Nie żebym miał coś do Polski i Polaków, ale lubię raz w roku wyjechać do innego kraju. W te wakacje, dzięki covidowemu pierdolcowi, nie wyszło.

Udało się za to odwiedzić trzy niezbyt oddalone od Katowic miejscowości. Skupię się na Ustroniu, gdyż tam zaliczyliśmy stadion Kuźni Ustroń (więcej o klubie napisał Grzesiek Ziarkowski).

Nie udało nam się zobaczyć meczu lokalnej, czwartoligowej drużyny. Akurat grała (niedziela, 16:30) w Turzy Śląskiej, gdzie przyjęła w czapkę od tamtejszej Unii (2:0). Mniej więcej o tej godzinie byłem już w domu i kończyłem zbierać szczękę z podłogi po występie Son Heung-Mina i Harry’ego Kane’a w Southampton. Jeśli kogoś jakimś cudem ominął ten news, śpieszę donieść, że Koreańczyk zdobył cztery bramki, a Anglik przy wszystkich trafieniach byłego gracza HSV asystował i na do widzenia osobiście pokonał Alexa McCarthy’ego.

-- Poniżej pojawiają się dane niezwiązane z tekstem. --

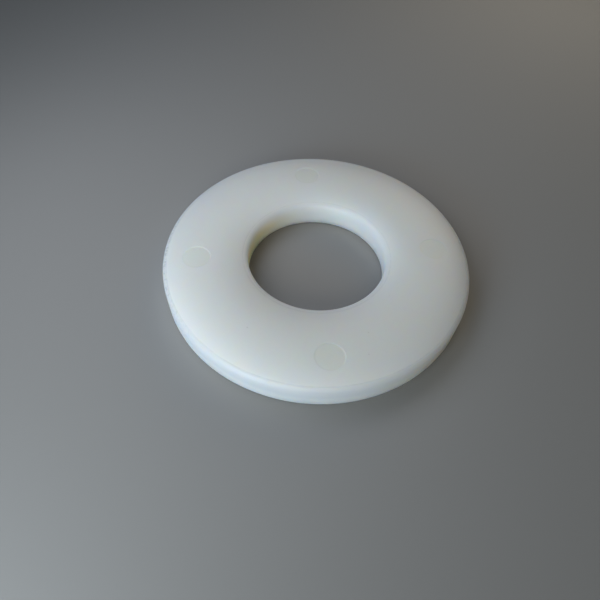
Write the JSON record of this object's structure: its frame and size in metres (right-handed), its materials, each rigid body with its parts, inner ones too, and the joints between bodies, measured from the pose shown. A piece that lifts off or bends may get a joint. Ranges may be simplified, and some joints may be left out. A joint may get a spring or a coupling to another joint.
{
  "type": "flat washer",
  "caption": "Flat moulded plastic washer with rounded rims, which spreads the load of a bolt head or nut, or spaces two parts on a bolt or spindle.",
  "frame": {"origin": "centre of the bottom face, on the axis of the bore", "axes": "+Z along the axis of the bore, from the plain bottom face to the top face that has the four ejector pin marks; the marks lie on the X and Y axes"},
  "size_m": [0.055, 0.055, 0.005],
  "materials": {
    "natural_nylon": "satin, milky and slightly translucent, as moulded"
  },
  "bodies": {
    "root": {"washer": "natural_nylon"}
  },
  "joints": []
}
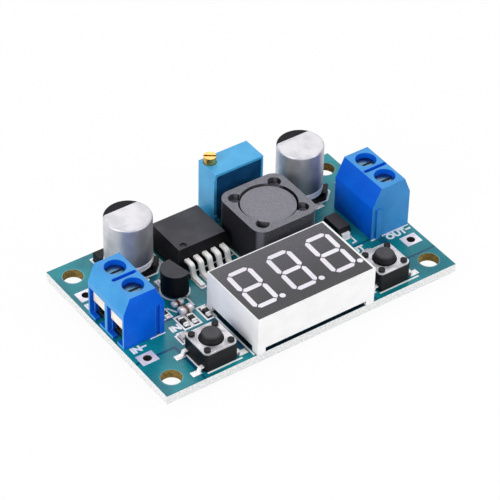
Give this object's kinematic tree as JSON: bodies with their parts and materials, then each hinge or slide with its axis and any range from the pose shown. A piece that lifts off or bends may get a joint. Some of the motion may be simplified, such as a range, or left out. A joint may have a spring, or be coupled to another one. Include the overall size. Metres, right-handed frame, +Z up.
{
  "type": "buck converter module",
  "caption": "Step-down supply board with screw terminals at both ends, a three-digit display, two push buttons, a shielded inductor, can capacitors and a multi-turn trimmer.",
  "frame": {"origin": "underside of the circuit board, midway between its four mounting holes", "axes": "+X along the board towards the output terminal, +Y towards the edge with the trimmer, +Z up out of the board's component side"},
  "size_m": [0.056, 0.0352, 0.0145],
  "materials": {
    "board_mask": "glossy solder mask over glass-epoxy board",
    "terminal_blue": "moulded polyamide, slight sheen",
    "plated_steel": "zinc-plated",
    "plated_brass": "nickel-plated brass",
    "can_aluminium": "satin drawn can",
    "black_plastic": "moulded, matt",
    "chip_epoxy": "moulded epoxy, fine grain",
    "tinned_copper": "tin-plated",
    "ferrite": "pressed ferrite with a fine grain",
    "copper_wire": "enamelled copper",
    "trimmer_blue": "moulded",
    "navy_resin": "cast resin",
    "adjuster_brass": "turned brass",
    "display_white": "moulded white",
    "display_grey": "printed dark face",
    "segment_white": "diffusing resin",
    "backing_resin": "cast resin",
    "cover_steel": "bright tinned sheet",
    "resistor_black": "glazed top",
    "ceramic_tan": "fired ceramic",
    "light_lens": "pale diffusing resin"
  },
  "bodies": {
    "board": {"ceramic_capacitor_bodies": "ceramic_tan", "ceramic_capacitor_ends": "tinned_copper", "chip_resistor_bodies": "resistor_black", "chip_resistor_ends": "tinned_copper", "circuit_board": "board_mask", "controller_body": "chip_epoxy", "controller_leads": "tinned_copper", "display_backing": "backing_resin", "display_face": "display_grey", "display_housing": "display_white", "display_pins": "tinned_copper", "display_segments": "segment_white", "indicator_light_bodies": "light_lens", "indicator_light_ends": "tinned_copper", "inductor_core": "ferrite", "inductor_shield": "ferrite", "inductor_terminals": "tinned_copper", "inductor_winding": "copper_wire", "input_capacitor_base": "black_plastic", "input_capacitor_can": "can_aluminium", "input_capacitor_leads": "tinned_copper", "input_terminal_contacts": "plated_brass", "input_terminal_housing": "terminal_blue", "left_button_base": "black_plastic", "left_button_cover": "cover_steel", "left_button_dome": "plated_steel", "left_button_legs": "tinned_copper", "output_capacitor_base": "black_plastic", "output_capacitor_can": "can_aluminium", "output_capacitor_leads": "tinned_copper", "output_diode_body": "chip_epoxy", "output_diode_leads": "tinned_copper", "output_terminal_contacts": "plated_brass", "output_terminal_housing": "terminal_blue", "regulator_body": "chip_epoxy", "regulator_leads": "tinned_copper", "regulator_tab": "tinned_copper", "right_button_base": "black_plastic", "right_button_cover": "cover_steel", "right_button_dome": "plated_steel", "right_button_legs": "tinned_copper", "transistor_body": "chip_epoxy", "transistor_leads": "tinned_copper", "trimmer_housing": "trimmer_blue", "trimmer_pins": "tinned_copper", "trimmer_resin": "navy_resin"},
    "left_plunger": {"left_button_plunger": "black_plastic"},
    "right_plunger": {"right_button_plunger": "black_plastic"},
    "adjuster": {"trimmer_screw": "adjuster_brass"},
    "input_front_guard": {"input_front_wire_guard": "plated_steel"},
    "input_front_screw": {"input_front_clamp_screw": "plated_steel"},
    "input_rear_guard": {"input_rear_wire_guard": "plated_steel"},
    "input_rear_screw": {"input_rear_clamp_screw": "plated_steel"},
    "output_front_guard": {"output_front_wire_guard": "plated_steel"},
    "output_front_screw": {"output_front_clamp_screw": "plated_steel"},
    "output_rear_guard": {"output_rear_wire_guard": "plated_steel"},
    "output_rear_screw": {"output_rear_clamp_screw": "plated_steel"}
  },
  "joints": [
    {"name": "left_button_press", "type": "slide", "parent": "board", "child": "left_plunger", "axis": [0, 0, 1], "range_m": [-0.00025, 0], "stiffness_N_per_m": 8000, "deforming": ["left_button_dome"]},
    {"name": "right_button_press", "type": "slide", "parent": "board", "child": "right_plunger", "axis": [0, 0, 1], "range_m": [-0.00025, 0], "stiffness_N_per_m": 8000, "deforming": ["right_button_dome"]},
    {"name": "trimmer_turn", "type": "hinge", "parent": "board", "child": "adjuster", "pos_m": [0.00275, 0.01617, 0.0116], "axis": [0, 0, 1], "continuous": true},
    {"name": "input_front_clamp", "type": "slide", "parent": "board", "child": "input_front_guard", "axis": [0, 0, 1], "range_m": [-0.0016, 0]},
    {"name": "input_front_screw_turn", "type": "hinge", "parent": "input_front_guard", "child": "input_front_screw", "pos_m": [-0.0243, -0.00254, 0.0106], "axis": [0, 0, 1], "range_deg": [-1152, 0]},
    {"name": "input_rear_clamp", "type": "slide", "parent": "board", "child": "input_rear_guard", "axis": [0, 0, 1], "range_m": [-0.0016, 0]},
    {"name": "input_rear_screw_turn", "type": "hinge", "parent": "input_rear_guard", "child": "input_rear_screw", "pos_m": [-0.0243, 0.00254, 0.0106], "axis": [0, 0, 1], "range_deg": [-1152, 0]},
    {"name": "output_front_clamp", "type": "slide", "parent": "board", "child": "output_front_guard", "axis": [0, 0, 1], "range_m": [-0.0016, 0]},
    {"name": "output_front_screw_turn", "type": "hinge", "parent": "output_front_guard", "child": "output_front_screw", "pos_m": [0.0243, -0.00254, 0.0106], "axis": [0, 0, 1], "range_deg": [-1152, 0]},
    {"name": "output_rear_clamp", "type": "slide", "parent": "board", "child": "output_rear_guard", "axis": [0, 0, 1], "range_m": [-0.0016, 0]},
    {"name": "output_rear_screw_turn", "type": "hinge", "parent": "output_rear_guard", "child": "output_rear_screw", "pos_m": [0.0243, 0.00254, 0.0106], "axis": [0, 0, 1], "range_deg": [-1152, 0]}
  ],
  "couplings": [
    {"joint": "input_front_screw_turn", "follows": "input_front_clamp", "rad_per_m": 12566},
    {"joint": "input_rear_screw_turn", "follows": "input_rear_clamp", "rad_per_m": 12566},
    {"joint": "output_front_screw_turn", "follows": "output_front_clamp", "rad_per_m": 12566},
    {"joint": "output_rear_screw_turn", "follows": "output_rear_clamp", "rad_per_m": 12566}
  ]
}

Ale wróćmy do klubu mającego swą siedzibę przy ul. Sportowej 5. Obiekt Klubu Sportowego Kuźnia Ustroń prezentuje się bardzo ładnie. Dużym plusem były… czyste krzesełka. Dlaczego o tym wspominam? Niedawno byłem na meczu grającego w okręgówce Górnika 09 Mysłowice i tamtejsze siedziska były koszmarnie usyfione. Brud na nich pamiętał chyba czasy, gdy po mysłowickim boisku biegał Jerzy Wijas. Ale o Kocinie (tak się tu mówi na Górnika) więcej innym razem.

Jeśli ktoś z was będzie w Ustroniu, niech koniecznie sprawdzi sobie stadion Kuźni. I nie zraża się tymi moimi kiepskimi zdjęciami.

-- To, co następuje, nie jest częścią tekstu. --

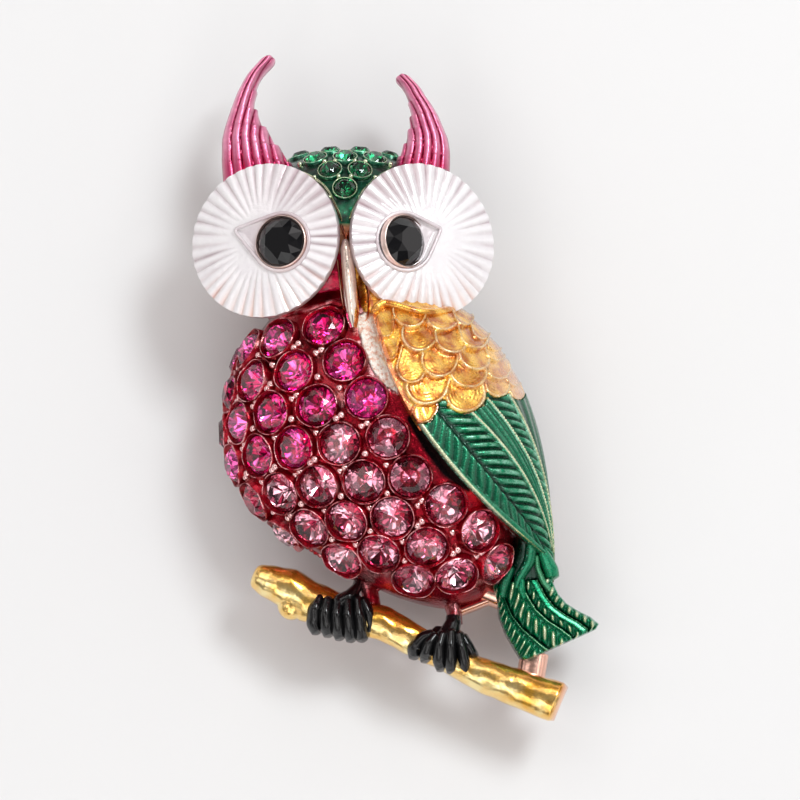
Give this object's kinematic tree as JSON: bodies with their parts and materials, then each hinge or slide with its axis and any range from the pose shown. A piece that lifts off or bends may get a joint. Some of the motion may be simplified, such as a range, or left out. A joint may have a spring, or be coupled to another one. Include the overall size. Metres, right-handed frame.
{
  "type": "animal brooch",
  "caption": "Owl brooch on a branch: hollow-backed enamelled casting set with round cut stones, two fluted eye discs, and a pin bar across its back.",
  "frame": {"origin": "centre of the bounding box in X and Y, on the surface that the pin fitting's blocks lie on", "axes": "+X to the right seen from the front, +Y up along the owl from branch to ear tufts, +Z out of its face"},
  "size_m": [0.0402, 0.0653, 0.0191],
  "materials": {
    "enamelled_casting": "rose-gold plated zinc alloy under coloured enamel",
    "plated_fitting": "rose-gold plate",
    "fuchsia_stone": "foil-backed cut glass",
    "rose_stone": "foil-backed cut glass",
    "emerald_stone": "foil-backed cut glass",
    "black_stone": "opaque cut glass"
  },
  "bodies": {
    "root": {"casting": "enamelled_casting", "pin_back": "plated_fitting", "eye_stone_left": "black_stone", "eye_stone_right": "black_stone", "crown_stones": "emerald_stone", "stone_01": "fuchsia_stone", "stone_02": "fuchsia_stone", "stone_03": "fuchsia_stone", "stone_04": "rose_stone", "stone_05": "rose_stone", "stone_06": "rose_stone", "stone_07": "rose_stone", "stone_08": "rose_stone", "stone_09": "fuchsia_stone", "stone_10": "fuchsia_stone", "stone_11": "fuchsia_stone", "stone_12": "rose_stone", "stone_13": "rose_stone", "stone_14": "rose_stone", "stone_15": "rose_stone", "stone_16": "rose_stone", "stone_17": "fuchsia_stone", "stone_18": "fuchsia_stone", "stone_19": "fuchsia_stone", "stone_20": "fuchsia_stone", "stone_21": "rose_stone", "stone_22": "rose_stone", "stone_23": "rose_stone", "stone_24": "rose_stone", "stone_25": "fuchsia_stone", "stone_26": "fuchsia_stone", "stone_27": "fuchsia_stone", "stone_28": "fuchsia_stone", "stone_29": "rose_stone", "stone_30": "rose_stone", "stone_31": "rose_stone", "stone_32": "fuchsia_stone", "stone_33": "fuchsia_stone", "stone_34": "rose_stone", "stone_35": "rose_stone"}
  },
  "joints": []
}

Samo miasto (czy raczej jego centrum), należące do powiatu cieszyńskiego, to królestwo kiczu. Cóż, taki urok miejscowości turystycznych. Ten kicz przynajmniej sympatyczny:

W karczmie „Wrzos”, też oazie nie najlepszego smaku, można się było napić dobrego piwa: koźlak, porter i maibock dały radę. Jeżeli chodzi o jedzenie, to w wielu knajpach Ustronia menu jest takie, że od samych nazw potraw można utyć. Szukając czegoś bezmięsnego, wyboru wielkiego nie masz, ale na pewno warto odwiedzić „Matecznik” (i pamiętać, żeby nie pić tamtejszego espresso).

Wrażenie robi pomnik przy kościele pw. – uwaga – Jezusa Chrystusa Króla Wszechświata:

Mnie się skojarzył z moskiewskim monumentem poświęconym Jurijowi Gagarinowi.

Co tam jeszcze? Mogą się podobać drewniane rzeźby w Parku Kuracyjnym:

Warto wspomnieć, że miasto i jego mieszkańcy miasta upamiętnili Poległych:

Świetny jest pomnik prof. Jana Szczepańskiego. Idealnie oddający, jak sądzę, tę postać – bez zadęcia, nieco w stylu budapesztańskich pomników (tych mniej monumentalnych):

Należną pamięć oddano również Janowi Sztwiertni:

Oryginalnie prezentuje się Biblioteka Publiczna Miejska im. Jana Wantuły:

Wystarczy, Slow Foot to nie folder turystyczny.

Choć wolę pobliski Cieszyn, po Ustroniu połaziłem z wielką przyjemnością. Co prawda ludzi tam bywa tyle, że ma się wrażenie, iż zaraz zaczną się tratować, ale przecież w takie miejsca jeździ się dla przyrody (i piwa), nie po to, żeby przeciskać się przez tłumy. Zresztą nieważne gdzie, ważne z kim.

A następnym razem już na pewno wybierzemy się na jakiś mecz.